From Targets to Disease
Let’s imagine that we have characterized the chemical structure of our molecule (consider it to be an old repurposed key), and we have defined a number of its targets. The next step is to identify which doors the locks may open. While it is desirable to open good doors (i.e., doors that have a positive therapeutic effect) there are also doors that we don’t want to open (i.e., doors harboring adverse events).
This is where a systems biology predictive in silico approach is essential. First, a complex map of protein-to-protein interactions, including signaling pathways, metabolic pathways, physical interactions between proteins, and known mechanisms of action, is created.

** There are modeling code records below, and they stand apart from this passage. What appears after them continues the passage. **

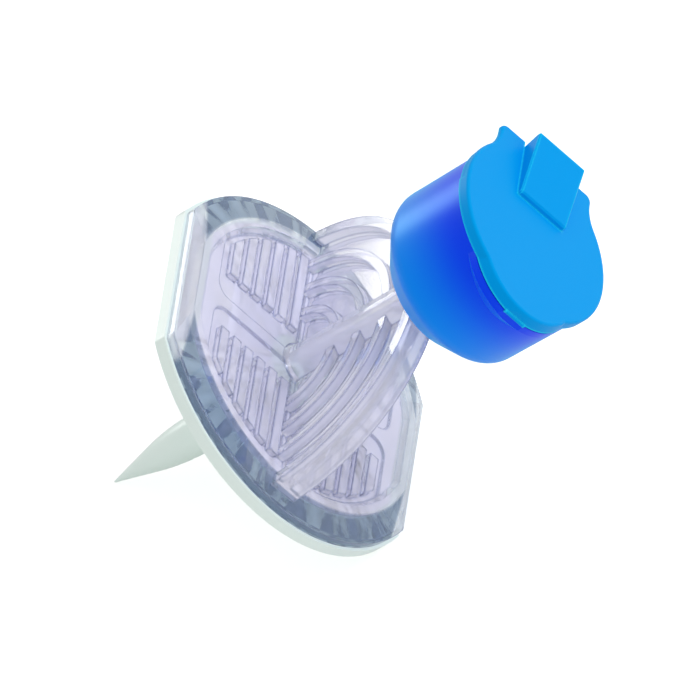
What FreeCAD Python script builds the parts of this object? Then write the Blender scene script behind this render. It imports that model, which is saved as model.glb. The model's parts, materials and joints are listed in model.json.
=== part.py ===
import FreeCAD, Part
import math
import os

# Dispensing spike for drug vials: a hollow spike under a flat grip plate that
# holds an air filter, a half-round upright grip, and a luer port in a flip cap.
# It is modelled upright, spike down, with the origin on the port's axis at the
# plane where the two halves of the grip plate meet. It is then laid down on one
# flat of the grip and the tip of the spike, as it comes to rest on a table.
# All sizes are in millimetres.

# Outline of the grip plate: a disc with two flats
grip_radius = 18.0
flat_distance = 15.95
grip_corner_radius = 1.0

# Lower half of the grip plate
base_proud = 0.3
base_thickness = 1.9
chamber_depth = 0.8
chamber_inset = 3.7
chamber_flat_inset = 3.3
boss_radius = 3.6
boss_ledge_width = 0.9
support_rib_width = 0.7
support_rib_pitch = 3.3
support_rib_gap = 1.2

# Spike: a conical point that blends into a round shank. It stands off the port's
# axis, so that its fluid channel runs straight into the bore.
spike_length = 21.4
spike_offset = 0.8
shank_radius = 1.95
tip_radius = 0.08
point_length = 5.0
point_radius = 1.25
blend_length = 6.0
root_flare = 0.5

# Channels in the spike, with their inlets away from the tip
fluid_channel_radius = 0.65
fluid_inlet_height = 4.5
air_channel_radius = 0.45
air_channel_offset = 1.05
air_inlet_height = 8.7
air_inlet_radius = 0.4
air_slot_width = 1.0
air_slot_roof = 0.35

# Air filter membrane
membrane_thickness = 0.25
membrane_overlap = 0.75
membrane_clearance = 0.12

# Rim of the upper half, which fits over a shoulder of the lower half
cover_rim_depth = 0.6
cover_rim_width = 0.5
cover_rim_clearance = 0.05

# Upper half of the grip plate
cover_edge_height = 0.3
cover_height = 1.15
curved_bevel_width = 2.7
flat_bevel_width = 1.25
rim_width = 0.9
field_slope = 0.4
field_height = 0.7
divider_half_width = 0.75

# Ribbed windows over the membrane
window_inset = 4.1
window_panel_gap = 0.5
window_recess = 0.3
window_corner_radius = 1.6
bar_pitch = 1.65
bar_width = 1.1
bar_first = 2.1
bar_rise = 0.35
bar_inner_end = 3.5
bar_outer_gap = 0.6
slot_width = 0.35
slot_end_gap = 0.4

# Upright grip: a thin half disc with an outer hoop and arc ribs on both faces
panel_thickness = 1.0
hoop_inset = 1.2
hoop_thickness = 1.2
hoop_half_width = 1.5
arc_rib_count = 3
arc_rib_gap = 3.7
arc_rib_pitch = 3.25
arc_rib_thickness = 1.0
arc_rib_half_width = 1.5

# Central column, collar and fluid bore
column_radius = 2.2
column_foot_radius = 2.6
column_foot_height = 0.4
bore_radius = 1.1
bore_mouth_radius = 1.85
bore_mouth_depth = 0.35
collar_radius = 3.9
collar_thickness = 0.8
collar_rise = 0.3
collar_gusset_height = 1.0

# Female luer lock port: 6 percent taper on the diameter, two lugs
port_radius = 3.05
port_length = 10.3
luer_mouth_radius = 2.135
luer_depth = 7.5
luer_taper = 0.06
luer_chamfer = 0.2
lug_radius = 3.9
lug_height = 0.9
lug_below_mouth = 0.2
lug_angle = 70.0
lug_flank = 0.35
bead_rise = 0.3
bead_height = 0.6

# Cap body
cap_foot_radius = 5.6
cap_shoulder_radius = 8.9
cap_mouth_radius = 9.05
cap_height = 12.2
cap_flare_height = 3.2
cap_shoulder_fillet = 2.0
cap_wall = 0.8
cap_floor = 1.0
cap_foot_chamfer = 0.3
cap_fit_clearance = 0.05

# Lid
lid_gap = 0.1
lid_radius = 9.4
lid_thickness = 1.2
lid_edge_radius = 0.3
lip_half_width = 6.2
lip_reach = 9.7
lip_thickness = 0.5
lip_overlap = 0.1
lip_corner_radius = 0.8
lip_neck_radius = 4.0
tab_half_width = 3.1
tab_start = 2.5
tab_start_rise = 0.55
tab_reach = 9.7
tab_rise = 2.0
tab_nose = 0.4
tab_undercut = 0.8
tab_edge_chamfer = 0.15
tab_lead = 0.15
skirt_clearance = 0.2
skirt_wall = 0.7
skirt_depth = 1.0
plug_clearance = 0.2
plug_depth = 1.0
plug_wall = 0.6
plug_lead = 0.25

# Hinge between cap body and lid
hinge_distance = 10.75
hinge_half_width = 1.3
hinge_bead_radius = 0.2
hinge_clearance = 0.05
lobe_reach = 10.9
lobe_radius = 6.5
lobe_edge_height = 0.8
lobe_flare_height = 2.4
lid_lobe_taper = 0.25

# Levels worked out from the sizes above
plate_foot = -base_thickness
spike_tip = plate_foot - spike_length
hoop_outer_radius = grip_radius - hoop_inset
collar_top = hoop_outer_radius + collar_rise
port_mouth = collar_top + port_length
cap_mouth = collar_top + cap_height
lid_underside = cap_mouth + lid_gap
lid_top = lid_underside + lid_thickness
hinge_height = cap_mouth + lid_gap / 2
lobe_centre = lobe_radius - lobe_reach
base_radius = grip_radius + base_proud
base_flat = flat_distance + base_proud
chamber_radius = grip_radius - chamber_inset
chamber_flat = flat_distance - chamber_flat_inset
window_radius = grip_radius - window_inset
window_flat = flat_distance - window_inset
window_floor = field_height - window_recess

# How far cutting shapes reach past what they cut, and how near two places count as one
margin = 1.0
tolerance = 0.01

V = FreeCAD.Vector
AXIS = V(0, 0, 1)


# Helpers

def cylinder(radius, low, high, x=0.0, y=0.0):
    return Part.makeCylinder(radius, high - low, V(x, y, low), AXIS)


def cone(low_radius, high_radius, low, high, x=0.0, y=0.0):
    return Part.makeCone(low_radius, high_radius, high - low, V(x, y, low), AXIS)


def box(low, high):
    size = V(*high) - V(*low)
    return Part.makeBox(size.x, size.y, size.z, V(*low))


def polygon_face(points):
    corners = [V(*point) for point in points]
    return Part.Face(Part.makePolygon(corners + [corners[0]]))


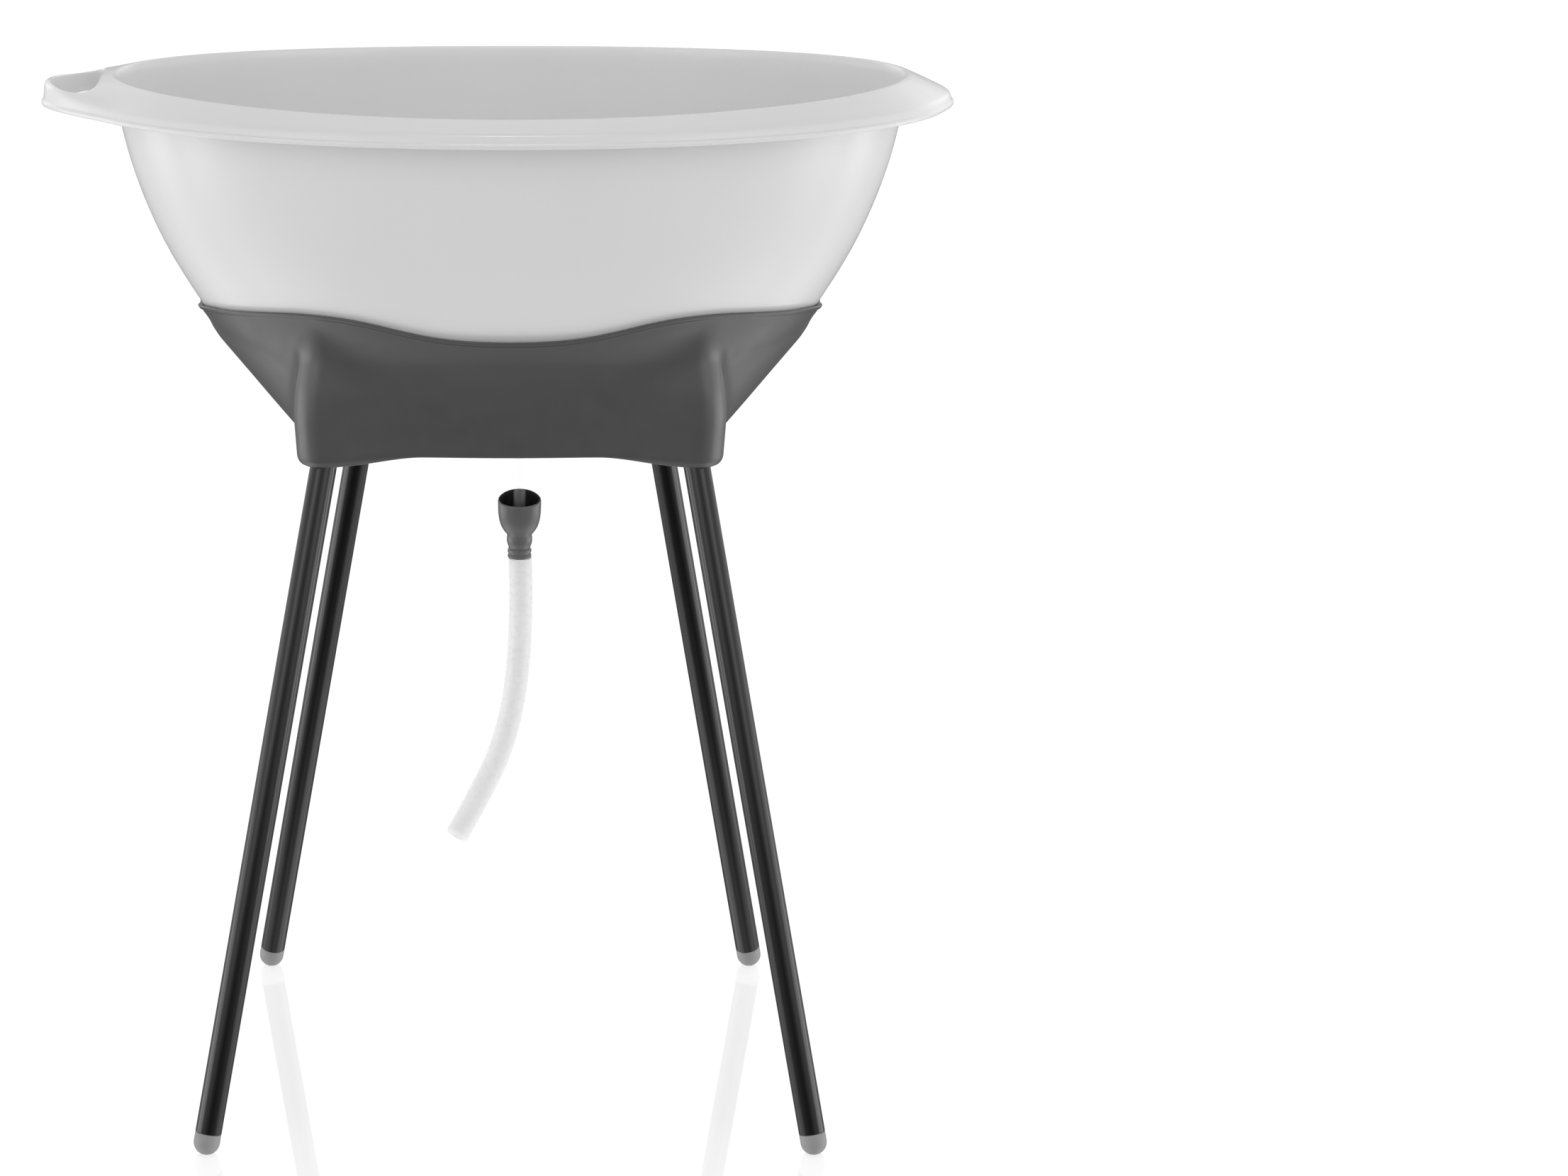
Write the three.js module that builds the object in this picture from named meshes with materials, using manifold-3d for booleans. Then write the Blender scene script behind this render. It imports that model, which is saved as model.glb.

These maps usually contain thousands of nodes (proteins), these nodes include the known targets and the known mechanisms of action of drugs.
Analysis of the map provides a number of insights, including discovering new therapeutic targets previously not identified; identifying new functions or therapeutic effects related to the known targets; and revealing new functions (new indications) of drugs that have multiple targets (i.e., opening multiple locks).
Map analysis can be facilitated with system biology tools, including mathematical network analysis, artificial intelligence, and genetic algorithms.
Use of systems biology approaches for reprofiling is game-changing for a number of reasons, chiefly that human physiology is complex, blurry, and redundant.
Successful approaches must model and simulate this complexity. In the pharmacological-chemical space, systems biology as applied to drug reprofiling is starting to do just that, and fast and efficient ways to rationally identify and predict the therapeutic performance of already known drugs are the result.